To me, the fact that these reports were NOT released with proof of this XMRV information in ME/CFS reeks to high heaven. Dr. Teitelbaum says in his blog post, XMRV Confirmed in CFS:
A well-done study out of the FDA and NIH has finally been published. Though the politics and controversy around the topic initially caused the study’s publication to be held up, and subjected to even more detailed scientific review and scrutiny, it was worth the wait.
The study showed that evidence of XMRV virus (and related viruses called “MLV”) was present in 86.5% of CFS patients vs. less than 7% of healthy controls. This is a dramatic difference and corroborates the WPI study. I was also very pleased to see that Dr. Anthony Komaroff was one of the study authors.
Why do I consider the presence of XMRV to be confirmed if there are conflicting studies?
1.The testing and science used in the study was excellent. When looking for a needle in a haystack, you need the right tools or you won’t find it. Not finding it doesn’t mean it’s not there.
2.The researchers were unrelated to the WPI researchers and had no financial ties. I consider the WPI folks to be excellent and motivated by the right reasons, but independent verification and confirmation still adds a lot.
3.That the healthy patients were mostly negative while CFS patients were largely positive confirms that the testing was not “too sensitive.” A second form of confirmatory testing was also done to confirm positive results.
This positive study distinguished people with CFS from healthy controls, was well done, and was conducted independently of any financial interests. That it reproduced the findings seen earlier in another well-done study is very convincing. Given this, other studies that found no XMRV in anyone suggests the researchers might need new eyeglasses.
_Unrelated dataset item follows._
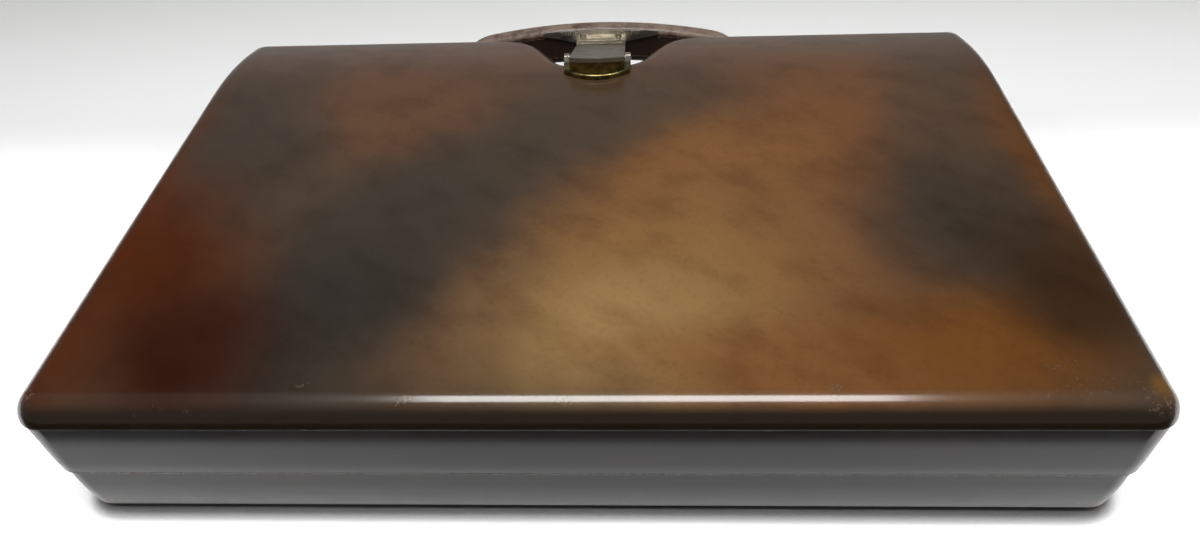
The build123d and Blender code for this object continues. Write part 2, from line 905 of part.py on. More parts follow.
parts = {
    "base_frame": base_frame,
    "base_board": base_board,
    "base_wall_leather": base_wall_leather,
    "base_bottom_leather": base_bottom_leather,
    "base_rim_leather": base_rim_leather,
    "base_wall_lining": base_wall_lining,
    "base_floor_lining": base_floor_lining,
    "hinge_leather_base": base_hinge_strip,
    "handle_leather_front": lambda: handle_half(handle_front, handle_middle, handle_front),
    "handle_leather_back": lambda: handle_half(handle_middle, handle_back, handle_back),
    "handle_core": handle_core,
    "handle_foot_plates": handle_foot_plates,
    "handle_backing_plates": handle_backing_plates,
    "handle_rivets": handle_rivets,
    "strike_plate": strike_plate,
    "strike_rivets": strike_rivets,
    "lid_frame": lid_frame,
    "lid_board": lid_board,
    "lid_face_leather": lid_face_leather,
    "lid_wall_leather": lid_wall_leather,
    "lid_rim_leather": lid_rim_leather,
    "lid_wall_lining": lid_wall_lining,
    "lid_roof_lining": lid_roof_lining,
    "hinge_leather_lid": lid_hinge_strip,
    "pocket_gusset": pocket_gusset,
    "pocket_panel": pocket_panel,
    "pocket_binding": pocket_binding,
    "pocket_rivets": pocket_rivets,
    "latch_body": latch_body,
    "latch_pin": latch_pin,
    "latch_spring": latch_spring,
    "latch_screws": latch_screws,
    "latch_backing_plate": latch_backing_plate,
    "latch_tongue": latch_tongue,
}

os.makedirs("parts", exist_ok=True)
for name, make in parts.items():
    export_step(make(), f"parts/{name}.step")
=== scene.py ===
"""Looks of a leather-covered clamshell briefcase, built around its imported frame.

The axes are the frame's: +X along the width, +Y towards the handle and the
latch, +Z up through the lid, the table at z = 0. Sizes and places on the case
are in millimetres, which MM turns into metres. The studio is in metres.
"""

import json
import logging
import math
from collections.abc import Iterator
from contextlib import contextmanager
from dataclasses import dataclass
from enum import Enum

import bpy
from mathutils import Matrix, Vector


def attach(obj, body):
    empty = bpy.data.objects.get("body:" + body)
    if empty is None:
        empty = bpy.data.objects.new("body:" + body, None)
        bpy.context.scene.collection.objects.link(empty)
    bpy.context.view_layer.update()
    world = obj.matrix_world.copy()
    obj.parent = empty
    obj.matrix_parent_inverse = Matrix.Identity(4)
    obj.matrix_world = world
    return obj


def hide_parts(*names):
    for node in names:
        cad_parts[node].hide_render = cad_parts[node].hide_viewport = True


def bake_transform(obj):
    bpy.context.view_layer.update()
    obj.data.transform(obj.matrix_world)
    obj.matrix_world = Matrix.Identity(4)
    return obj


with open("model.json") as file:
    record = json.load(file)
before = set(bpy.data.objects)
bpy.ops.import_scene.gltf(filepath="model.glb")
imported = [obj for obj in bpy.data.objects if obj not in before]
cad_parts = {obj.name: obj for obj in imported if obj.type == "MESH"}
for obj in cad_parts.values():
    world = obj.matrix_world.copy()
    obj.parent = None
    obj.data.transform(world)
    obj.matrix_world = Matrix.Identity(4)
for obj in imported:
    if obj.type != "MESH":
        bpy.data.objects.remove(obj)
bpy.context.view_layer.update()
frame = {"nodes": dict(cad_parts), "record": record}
SLOTS = {part["node"]: part["material_slot"] for part in frame["record"]["subparts"]}

log = logging.getLogger("briefcase")
MM = 0.001
Colour = tuple[float, float, float]
Point = tuple[float, float, float]
Span = tuple[float, float]
Socket = bpy.types.NodeSocket
Material = bpy.types.Material
Piece = bpy.types.Object


class Body(Enum):
    """Bodies of the frame that pieces ride on."""

    BASE = "base"
    LID = "lid"
    LATCH = "latch"


def in_metres(lengths: tuple[float, ...]) -> tuple[float, ...]:
    """Turns millimetres into metres."""
    return tuple(length * MM for length in lengths)


def dimmed(colour: Colour, share: float) -> Colour:
    """Returns a colour at a share of its brightness."""
    return tuple(share * channel for channel in colour)


@dataclass
class NodeSheet:
    """Node tree of a new material, with short calls for the nodes it needs."""

    name: str

    def __post_init__(self) -> None:
        """Starts the material, with the Object coordinates that its patterns read."""
        self.material = bpy.data.materials.new(self.name)
        self.material.use_nodes = True
        self.material.node_tree.nodes.clear()
        self.place = self.add("TexCoord", {}).outputs["Object"]

    def feed(self, target: Socket, value: object) -> None:
        """Links a socket to an input, or writes a plain value on it.

        Args:
            target: the input socket.
            value: an output socket, a number, a vector or a colour.
        """
        if isinstance(value, Socket):
            self.material.node_tree.links.new(value, target)
        elif target.type == "RGBA":
            target.default_value = (*value, 1.0)
        else:
            target.default_value = value

    def add(self, kind: str, inputs: dict, **settings: object) -> bpy.types.Node:
        """Adds a node.

        Args:
            kind: Blender's name of the node, after ShaderNode.
            inputs: values or sockets by the name or the number of an input.
            settings: properties to set on it.

        Returns:
            The new node.
        """
        node = self.material.node_tree.nodes.new(f"ShaderNode{kind}")
        for name, value in settings.items():
            setattr(node, name, value)
        for name, value in inputs.items():
            self.feed(node.inputs[name], value)
        return node

    def axis(self, name: str) -> Socket:
        """Returns the X, Y or Z coordinate."""
        return self.add("SeparateXYZ", {0: self.place}).outputs[name]

    def math(self, operation: str, *values: object) -> Socket:
        """Calculates with values, by Blender's name of the operation."""
        inputs = dict(enumerate(values))
        return self.add("Math", inputs, operation=operation).outputs["Value"]

    def times(self, first: object, second: object) -> Socket:
        """Multiplies two values."""
        return self.math("MULTIPLY", first, second)

    def vector(self, operation: str, *vectors: object) -> bpy.types.Node:
        """Calculates with vectors, by Blender's name of the operation."""
        return self.add("VectorMath", dict(enumerate(vectors)), operation=operation)

    def ramp(self, value: object, low: float, high: float) -> Socket:
        """Turns the range from low to high into 0 to 1, eased at both ends."""
        ends = {"Value": value, "From Min": low, "From Max": high}
        return self.add("MapRange", ends, interpolation_type="SMOOTHSTEP").outputs["Result"]

    def along(self, name: str, start: float, end: float) -> Socket:
        """Rises from 0 to 1 along one axis, between two places in millimetres."""
        return self.ramp(self.axis(name), start * MM, end * MM)

    def noise(self, vector: object, per_metre: float, detail: float, rough: float) -> Socket:
        """Adds noise of so many cells a unit, so many octaves and their weight."""
        inputs = {"Vector": vector, "Scale": per_metre, "Detail": detail, "Roughness": rough}
        return self.add("TexNoise", inputs).outputs["Fac"]

    def cells(self, vector: object, per_metre: float, feature: str = "F1") -> Socket:
        """Measures a feature of cells, of which there are so many a unit."""
        inputs = {"Vector": vector, "Scale": per_metre}
        return self.add("TexVoronoi", inputs, feature=feature).outputs["Distance"]

    def stretched(self, size: Point, turn: float = 0.0) -> Socket:
        """Returns the coordinates in units of a size, turned by degrees about Z."""
        return self.mapped(self.place, (0, 0, 0), turn, size)

    def mapped(self, vector: object, centre: Point, turn: float, size: Point) -> Socket:
        """Expresses coordinates about a centre, turned about Z and in units of a size.

        Args:
            vector: coordinates to change.
            centre: the new origin, in metres.
            turn: degrees about Z.
            size: length of one unit on each axis, in metres.

        Returns:
            The changed coordinates.
        """
        about_z = (0, 0, math.radians(turn))
        inputs = {"Vector": vector, "Location": centre, "Rotation": about_z, "Scale": size}
        return self.add("Mapping", inputs, vector_type="TEXTURE").outputs["Vector"]

    def mix(self, factor: object, first: object, second: object, way: str = "MIX") -> Socket:
        """Mixes two colours in a blend mode, by the share of the second."""
        inputs = {0: factor, 6: first, 7: second}
        return self.add("Mix", inputs, data_type="RGBA", blend_type=way).outputs[2]

    def tinted(self, colour: object, mask: object, tint: Colour) -> Socket:
        """Multiplies a colour by a tint where a mask is 1."""
        return self.mix(mask, colour, self.mix(1.0, colour, tint, "MULTIPLY"))

    def uneven(self, least: float) -> Socket:
        """Returns a roughness that wanders up from its least value."""
        return self.math("MULTIPLY_ADD", self.noise(self.place, 90.0, 4.0, 0.6), 0.2, least)

    def relief(self, *layers: tuple[object, float]) -> Socket:
        """Lays layers of relief over each other.

        Args:
            layers: heights from 0 to 1, each with its real depth in millimetres.

        Returns:
            The normal.
        """
        inputs = {}
        for height, depth in layers:
            inputs |= {"Height": height, "Distance": depth * MM}
            inputs["Normal"] = self.add("Bump", inputs).outputs["Normal"]
        return inputs["Normal"]

    def surface(self, **inputs: object) -> Material:
        """Adds the shader and ends the material.

        Args:
            inputs: values or sockets by the name of the shader's input.

        Returns:
            The material.
        """
        named = {name.replace("_", " "): value for name, value in inputs.items()}
        shader = self.add("BsdfPrincipled", named)
        self.add("OutputMaterial", {"Surface": shader.outputs["BSDF"]})
        return self.material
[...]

Dr. Teitelbaum says that the finding of XMRV does not mean that XMRV causes ME/CFS. He states, ” Because so many infections have been documented in CFS, it could simply be a reflection of an immune dysfunction, and not the cause.”
Dr. T. also says there are no proven treatments yet for XMRV, but that there are “many promising candidates”. He says that they are risky and expensive and not that helpful at this point so he does not recommend that we be guinea pigs.
CFS patients are wondering if they should be tested for XMRV. Dr. Teitelbaum says that it depends.
If the cost (about $650 last I checked) is not prohibitive, and you have family or doctors treating you like you’re nuts, it may be worth it. Also, if you are in litigation with an insurance company it may help (the insurance company will likely ignore it, but the judge may be more open to it. Do the entire panel to avoid a false negative test.
This news is just another confirmation that CFS is a REAL, PHYSICAL DISEASE. We are not crazy, mental, hypochondriacs, or lazy. We are truly sick. Now even the government can’t deny it even though they tried to hide it! (That’s my opinion, anyhow.)
Dr. Teitelbaum’s thoughts on how this news helps us now:
This is one more potent confirmation that the illness is a real and physical disease. This has been obvious for a long time, but insurance companies and doctors could still be idiots and ignore the science. The media attention to this new study, and it being an NIH/FDA/Harvard study, will make it harder for nitwits to still make believe this is all in your mind. For perspective, doctors used to call Multiple Sclerosis “hysterical paralysis” and told women with lupus and rheumatoid arthritis that they were just hysterical — until new testing confirming the illnesses became available and changed everything.